* [Given data]:
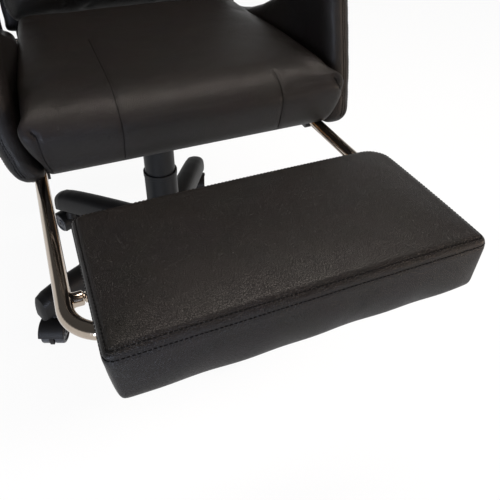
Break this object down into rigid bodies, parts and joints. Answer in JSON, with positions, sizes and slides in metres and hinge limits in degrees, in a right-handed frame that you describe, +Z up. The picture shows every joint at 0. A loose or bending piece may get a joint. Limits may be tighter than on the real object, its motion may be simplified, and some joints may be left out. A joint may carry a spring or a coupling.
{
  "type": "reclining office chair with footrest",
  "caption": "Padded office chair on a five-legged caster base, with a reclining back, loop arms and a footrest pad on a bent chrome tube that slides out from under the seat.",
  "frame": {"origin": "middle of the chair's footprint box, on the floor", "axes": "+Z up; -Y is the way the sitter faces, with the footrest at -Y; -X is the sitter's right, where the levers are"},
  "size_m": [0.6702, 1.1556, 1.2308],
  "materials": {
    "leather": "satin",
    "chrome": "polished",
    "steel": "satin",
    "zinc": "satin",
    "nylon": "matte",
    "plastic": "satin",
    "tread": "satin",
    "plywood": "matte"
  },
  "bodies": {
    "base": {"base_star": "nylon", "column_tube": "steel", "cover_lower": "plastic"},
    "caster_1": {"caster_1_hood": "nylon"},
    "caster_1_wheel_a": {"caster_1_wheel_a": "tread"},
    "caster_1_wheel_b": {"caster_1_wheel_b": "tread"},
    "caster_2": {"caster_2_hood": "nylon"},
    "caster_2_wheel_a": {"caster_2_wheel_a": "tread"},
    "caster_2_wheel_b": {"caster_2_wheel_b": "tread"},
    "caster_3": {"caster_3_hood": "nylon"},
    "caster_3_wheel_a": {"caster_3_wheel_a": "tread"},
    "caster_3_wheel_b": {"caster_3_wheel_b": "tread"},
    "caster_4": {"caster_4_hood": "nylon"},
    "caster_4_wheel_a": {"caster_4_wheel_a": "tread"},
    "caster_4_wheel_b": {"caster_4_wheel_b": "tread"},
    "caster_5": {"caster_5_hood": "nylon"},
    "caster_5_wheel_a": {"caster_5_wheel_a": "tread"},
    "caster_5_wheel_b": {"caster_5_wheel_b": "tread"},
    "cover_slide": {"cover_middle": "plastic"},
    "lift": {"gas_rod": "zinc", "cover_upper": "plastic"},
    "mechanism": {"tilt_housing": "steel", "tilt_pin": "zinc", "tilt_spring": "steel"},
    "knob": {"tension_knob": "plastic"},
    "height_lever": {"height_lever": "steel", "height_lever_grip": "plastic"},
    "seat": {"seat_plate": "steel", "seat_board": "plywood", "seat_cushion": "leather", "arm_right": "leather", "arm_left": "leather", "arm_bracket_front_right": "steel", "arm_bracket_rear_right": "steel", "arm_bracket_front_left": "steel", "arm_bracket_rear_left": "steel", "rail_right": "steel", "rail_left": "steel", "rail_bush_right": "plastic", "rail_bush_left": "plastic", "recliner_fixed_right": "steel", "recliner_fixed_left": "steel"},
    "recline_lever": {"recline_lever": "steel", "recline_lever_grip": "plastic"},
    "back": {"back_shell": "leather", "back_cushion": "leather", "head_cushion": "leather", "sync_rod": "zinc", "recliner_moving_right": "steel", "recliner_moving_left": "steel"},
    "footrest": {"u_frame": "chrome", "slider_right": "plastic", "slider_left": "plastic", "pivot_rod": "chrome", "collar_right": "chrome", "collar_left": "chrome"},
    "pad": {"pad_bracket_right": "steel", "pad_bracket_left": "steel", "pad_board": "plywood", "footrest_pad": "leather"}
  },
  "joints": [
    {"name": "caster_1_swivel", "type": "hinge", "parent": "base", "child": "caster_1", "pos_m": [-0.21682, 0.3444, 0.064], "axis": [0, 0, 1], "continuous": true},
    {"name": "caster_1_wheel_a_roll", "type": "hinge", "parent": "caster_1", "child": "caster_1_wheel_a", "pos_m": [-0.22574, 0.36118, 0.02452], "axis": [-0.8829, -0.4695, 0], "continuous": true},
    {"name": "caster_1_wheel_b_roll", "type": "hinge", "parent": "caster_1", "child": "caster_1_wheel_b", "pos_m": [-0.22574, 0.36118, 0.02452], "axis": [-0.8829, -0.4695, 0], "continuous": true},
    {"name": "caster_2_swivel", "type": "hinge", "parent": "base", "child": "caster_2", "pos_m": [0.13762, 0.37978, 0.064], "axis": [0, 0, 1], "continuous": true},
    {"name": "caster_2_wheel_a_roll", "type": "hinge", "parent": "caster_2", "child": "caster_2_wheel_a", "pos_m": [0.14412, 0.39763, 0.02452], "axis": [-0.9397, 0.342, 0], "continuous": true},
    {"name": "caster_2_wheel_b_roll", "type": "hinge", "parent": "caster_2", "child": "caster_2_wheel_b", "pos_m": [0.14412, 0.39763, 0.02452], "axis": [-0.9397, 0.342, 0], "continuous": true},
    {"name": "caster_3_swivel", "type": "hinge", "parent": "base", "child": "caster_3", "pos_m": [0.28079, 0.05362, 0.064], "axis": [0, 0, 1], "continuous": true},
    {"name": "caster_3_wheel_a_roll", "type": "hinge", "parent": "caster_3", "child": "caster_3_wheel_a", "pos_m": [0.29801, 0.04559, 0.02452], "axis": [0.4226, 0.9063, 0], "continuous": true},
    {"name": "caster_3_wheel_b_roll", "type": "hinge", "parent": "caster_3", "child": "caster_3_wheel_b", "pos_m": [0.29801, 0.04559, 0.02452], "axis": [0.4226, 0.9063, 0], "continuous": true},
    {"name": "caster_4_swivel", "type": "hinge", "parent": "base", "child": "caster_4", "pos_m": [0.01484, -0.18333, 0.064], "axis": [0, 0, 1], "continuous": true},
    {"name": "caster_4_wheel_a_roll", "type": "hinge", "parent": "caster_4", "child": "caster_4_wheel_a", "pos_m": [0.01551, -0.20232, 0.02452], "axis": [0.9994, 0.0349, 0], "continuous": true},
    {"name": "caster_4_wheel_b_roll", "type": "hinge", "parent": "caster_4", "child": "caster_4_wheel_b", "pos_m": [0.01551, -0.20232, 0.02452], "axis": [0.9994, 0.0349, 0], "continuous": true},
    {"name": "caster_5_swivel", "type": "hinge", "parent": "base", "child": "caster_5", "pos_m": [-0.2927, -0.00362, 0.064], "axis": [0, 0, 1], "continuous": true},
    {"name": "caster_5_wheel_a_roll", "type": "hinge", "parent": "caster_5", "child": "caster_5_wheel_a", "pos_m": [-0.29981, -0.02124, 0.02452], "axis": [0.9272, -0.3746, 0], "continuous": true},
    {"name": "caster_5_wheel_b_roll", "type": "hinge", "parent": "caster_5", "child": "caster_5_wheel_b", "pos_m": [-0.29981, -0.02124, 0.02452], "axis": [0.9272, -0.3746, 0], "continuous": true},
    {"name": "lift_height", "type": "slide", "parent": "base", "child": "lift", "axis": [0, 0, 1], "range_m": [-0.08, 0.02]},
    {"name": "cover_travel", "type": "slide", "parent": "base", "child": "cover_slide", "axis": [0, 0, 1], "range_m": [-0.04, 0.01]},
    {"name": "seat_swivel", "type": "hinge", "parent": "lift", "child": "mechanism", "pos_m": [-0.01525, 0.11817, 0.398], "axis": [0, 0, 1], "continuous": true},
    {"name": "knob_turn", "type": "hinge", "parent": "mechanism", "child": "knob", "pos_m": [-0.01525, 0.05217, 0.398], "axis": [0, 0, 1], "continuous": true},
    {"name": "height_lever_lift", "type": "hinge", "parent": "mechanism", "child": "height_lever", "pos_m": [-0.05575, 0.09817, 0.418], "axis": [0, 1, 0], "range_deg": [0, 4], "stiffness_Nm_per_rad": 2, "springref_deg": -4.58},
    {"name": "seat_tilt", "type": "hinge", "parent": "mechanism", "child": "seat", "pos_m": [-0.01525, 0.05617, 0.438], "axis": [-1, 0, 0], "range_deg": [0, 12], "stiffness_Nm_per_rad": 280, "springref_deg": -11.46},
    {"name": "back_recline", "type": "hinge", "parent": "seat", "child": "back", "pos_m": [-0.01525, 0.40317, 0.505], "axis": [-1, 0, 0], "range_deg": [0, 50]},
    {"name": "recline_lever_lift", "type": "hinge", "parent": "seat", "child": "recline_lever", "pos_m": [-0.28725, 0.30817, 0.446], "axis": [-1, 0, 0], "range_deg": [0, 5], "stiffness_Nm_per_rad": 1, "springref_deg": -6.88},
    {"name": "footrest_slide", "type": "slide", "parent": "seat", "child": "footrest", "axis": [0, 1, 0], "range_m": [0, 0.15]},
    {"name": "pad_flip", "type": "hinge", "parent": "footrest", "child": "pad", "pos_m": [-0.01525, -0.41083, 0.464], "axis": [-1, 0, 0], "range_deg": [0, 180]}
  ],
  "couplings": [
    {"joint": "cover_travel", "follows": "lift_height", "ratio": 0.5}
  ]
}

* [Task to complete]:
Your answer should be one number: the count of lines in the data above that include the word "with".

* [Output of the task]:
4